The May 2027 Notes will mature on May 10, 2027 unless redeemed, purchased or prepaid prior to such date by the Company in accordance with the terms of the May 2022 NPA. Interest on the May 2027 Notes will be due semiannually in May and November of each year, beginning in November 2022. In addition, the Company is obligated to offer to repay the May 2027 Notes at par (plus accrued and unpaid interest to, but not including, the date of prepayment) if certain change in control events occur. Subject to the terms of the May 2022 NPA, the Company may redeem the May 2027 Notes in whole or in part at any time or from time to time at the Company’s option at par
plus accrued interest to the prepayment date and, if redeemed on or before November 10, 2026, a make-whole premium.
The May 2022 NPA contains certain representations and warranties, and various covenants and reporting requirements customary for agreements of this type, including, without limitation, information reporting, maintenance of the Company’s status as a BDC within the meaning of the 1940 Act, and certain restrictions with respect to transactions with affiliates, fundamental changes, changes of line of business, permitted liens, and restricted payments. In addition, the May 2022 NPA contains the following financial covenants: (a) maintaining a minimum obligors’ net worth, measured as of each fiscal quarter-end; (b) not permitting the Company’s asset coverage ratio, as of the date of the incurrence of any debt for borrowed money or the making of any cash dividend to stockholders, to be less than the statutory minimum then applicable to the Company under the 1940 Act; and (c) not permitting the Company’s net debt to equity ratio to exceed 2.0x, measured as of each fiscal quarter-end.

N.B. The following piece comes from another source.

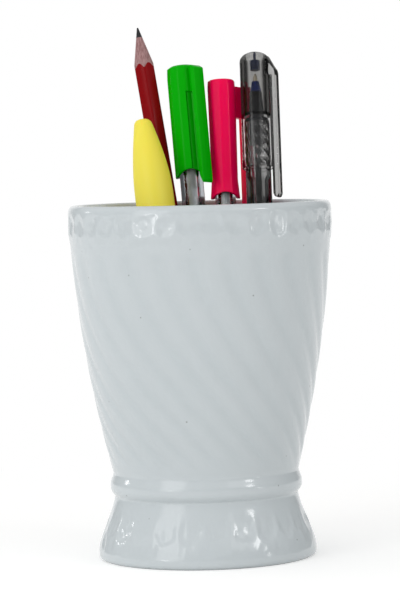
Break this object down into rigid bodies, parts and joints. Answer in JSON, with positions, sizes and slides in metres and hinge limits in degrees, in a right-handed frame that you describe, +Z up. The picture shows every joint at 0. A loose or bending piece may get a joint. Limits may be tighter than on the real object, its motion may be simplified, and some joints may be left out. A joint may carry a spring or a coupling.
{
  "type": "pen holder cup",
  "caption": "Glazed ceramic pen cup with twisted flutes on a flared hollow foot, holding a pencil, a highlighter and capped pens that lift out.",
  "frame": {"origin": "on the table, in the middle of the cup's foot", "axes": "+Z up; the side seen in the picture faces -Y; +X to the right seen from there"},
  "size_m": [0.092, 0.0935, 0.1875],
  "materials": {
    "cup_glaze": "gloss",
    "pencil_lacquer": "gloss",
    "graphite": "satin",
    "green_plastic": "gloss",
    "pink_plastic": "gloss",
    "clear_plastic": "gloss",
    "dark_trim": "gloss",
    "point_brass": "satin",
    "refill_tube": "gloss",
    "green_ink": "gloss",
    "pink_ink": "gloss",
    "smoke_plastic": "gloss",
    "smoke_barrel": "gloss",
    "seal_rubber": "satin",
    "grip_rubber": "matte",
    "gel_nose": "gloss",
    "gel_blue": "gloss",
    "point_steel": "satin",
    "gel_plug": "gloss",
    "gel_ink": "gloss",
    "yellow_plastic": "satin",
    "black_plastic": "satin",
    "nib_felt": "matte",
    "wick_felt": "matte"
  },
  "bodies": {
    "cup": {"cup": "cup_glaze"},
    "pencil": {"pencil_casing": "pencil_lacquer", "pencil_lead": "graphite"},
    "green_pen": {"green_pen_barrel": "clear_plastic", "green_pen_tail_plug": "green_plastic", "green_pen_nose_cone": "dark_trim", "green_pen_point": "point_brass", "green_pen_refill_tube": "refill_tube", "green_pen_refill_ink": "green_ink"},
    "green_cap": {"green_pen_cap": "green_plastic"},
    "pink_pen": {"pink_pen_barrel": "clear_plastic", "pink_pen_tail_plug": "pink_plastic", "pink_pen_nose_cone": "dark_trim", "pink_pen_point": "point_brass", "pink_pen_refill_tube": "refill_tube", "pink_pen_refill_ink": "pink_ink"},
    "pink_cap": {"pink_pen_cap": "pink_plastic"},
    "gel_pen": {"gel_pen_barrel": "smoke_barrel", "gel_pen_grip": "grip_rubber", "gel_pen_nose_cone": "gel_nose", "gel_pen_tip_holder": "gel_blue", "gel_pen_point": "point_steel", "gel_pen_tail_plug": "gel_plug", "gel_pen_refill_tube": "refill_tube", "gel_pen_refill_ink": "gel_ink"},
    "gel_cap": {"gel_pen_cap": "smoke_plastic", "gel_pen_cap_seal": "seal_rubber"},
    "highlighter_cap": {"highlighter_cap": "yellow_plastic"},
    "highlighter": {"highlighter_barrel": "yellow_plastic", "highlighter_section": "black_plastic", "highlighter_nib": "nib_felt", "highlighter_reservoir": "wick_felt"}
  },
  "joints": [
    {"name": "pencil_lift", "type": "slide", "parent": "cup", "child": "pencil", "axis": [-0.1443, 0.1598, 0.9765], "range_m": [0, 0.11]},
    {"name": "green_pen_lift", "type": "slide", "parent": "cup", "child": "green_pen", "axis": [-0.0615, 0.1953, 0.9788], "range_m": [0, 0.11]},
    {"name": "green_cap_pull", "type": "slide", "parent": "green_pen", "child": "green_cap", "axis": [-0.0615, 0.1953, 0.9788], "range_m": [0, 0.045]},
    {"name": "pink_pen_lift", "type": "slide", "parent": "cup", "child": "pink_pen", "axis": [-0.0127, 0.1536, 0.988], "range_m": [0, 0.11]},
    {"name": "pink_cap_pull", "type": "slide", "parent": "pink_pen", "child": "pink_cap", "axis": [-0.0127, 0.1536, 0.988], "range_m": [0, 0.045]},
    {"name": "gel_pen_lift", "type": "slide", "parent": "cup", "child": "gel_pen", "axis": [0, 0, 1], "range_m": [0, 0.11]},
    {"name": "gel_cap_pull", "type": "slide", "parent": "gel_pen", "child": "gel_cap", "axis": [-0.006, 0.2256, 0.9742], "range_m": [0, 0.045]},
    {"name": "highlighter_lift", "type": "slide", "parent": "cup", "child": "highlighter_cap", "axis": [0, 0, 1], "range_m": [0, 0.11]},
    {"name": "highlighter_pull", "type": "slide", "parent": "highlighter_cap", "child": "highlighter", "axis": [-0.0992, 0.2579, 0.9611], "range_m": [0, 0.04]}
  ]
}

The May 2022 NPA also contains customary events of default with customary cure and notice periods, including, without limitation, nonpayment, incorrect representation in any material respect, breach of covenant, cross-default under other indebtedness or that of the Company’s subsidiary guarantors, if any, certain judgements and orders, and certain events of bankruptcy. Upon the occurrence of certain events of default, the holders of at least 66-2/3% in principal amount of the May 2027 Notes at the time outstanding may declare all May 2027 Notes then outstanding to be immediately due and payable, subject to (i) certain additional requirements prior to the issuance of the Series E Notes and (ii) certain additional conditions in the event that then-outstanding May 2027 Notes are held by persons affiliated with the Company and certain of its affiliates. As of December 31, 2024, the Company was in compliance with all covenants under the May 2022 NPA.
The Company’s obligations under the May 2022 NPA are general unsecured obligations that rank pari passu with all outstanding and future unsecured unsubordinated indebtedness issued by the Company.
The May 2027 Notes were offered in reliance on Section 4(a)(2) of the Securities Act. The May 2027 Notes have not and will not be registered under the Securities Act or any state securities laws and, unless so registered, may not be offered or sold in the United States except pursuant to an exemption from, or in a transaction not subject to, the registration requirements of the Securities Act, as applicable.
As of December 31, 2024 and 2023, the fair value of the outstanding May 2027 Notes were $149.9 million and $149.7 million, respectively. The fair value determinations of the Series D Notes were based on a market yield approach and current interest rates, which are Level 3 inputs to the market yield model.
In connection with the offering of the Series D Notes, on May 10, 2022, the Company entered into a $100.0 million notional value interest rate swap. The Company receives a fixed rate interest at 6.00% paid semi-annually and pays quarterly based on a compounded daily rate of SOFR plus 3.24500%. The swap transaction matures on May 10, 2027. The interest expense related to the Series D Notes will be equally offset by proceeds received from the interest rate swap. The swap adjusted interest expense is included as a component of interest and other financing fees in the Company’s Consolidated Statements of Operations. As of December 31, 2024, the interest rate swap had a fair value of $(3.2) million. Depending on the nature of the balance at period end, the fair value of the interest rate swap is included either as a component of derivative assets or derivative liabilities on the Company’s Consolidated Balance Sheet. The change in fair value of the interest rate swap is offset by the change in fair value of the Series D Notes. The fair value of the Company’s interest rate swap is based on unadjusted prices from independent pricing services and independent indicative broker quotes, which are Level 2 inputs.
In connection with the offering of the Series E Notes, on July 6, 2022, the Company entered into a $55.0 million notional value interest rate swap. The Company receives a fixed rate interest at 6.00% paid semi-annually and pays quarterly based on a compounded daily rate of SOFR plus 3.38200%. The swap transaction matures on May 10, 2027. The interest expense related to the Series E Notes will be equally offset by proceeds received from the interest rate swap. The swap adjusted interest expense is included as a component of interest and other financing fees in the Company’s Consolidated Statements of Operations. As of December 31, 2024, the interest rate swap had a fair value of $(1.9) million. Depending on the nature of the balance at period end, the fair value of the interest rate swap is either included as a component of derivative assets or derivative liabilities on the
Company’s Consolidated Balance Sheet. The change in fair value of the interest rate swap is offset by the change in fair value of the Series E Notes. The fair value of the Company’s interest rate swap is based on unadjusted prices from independent pricing services and independent indicative broker quotes, which are Level 2 inputs.
Secured Borrowings
As of December 31, 2024 and December 31, 2023, the Company had no secured borrowings (“Secured Borrowings”) outstanding. On June 9, 2023, the Company’s outstanding Secured Borrowings were repaid in full. Secured Borrowings were recorded as a result of certain securities that were sold and simultaneously repurchased at a premium, with amounts payable to the counterparty due on the repurchase settlement date, which was generally within 120 days of the trade date.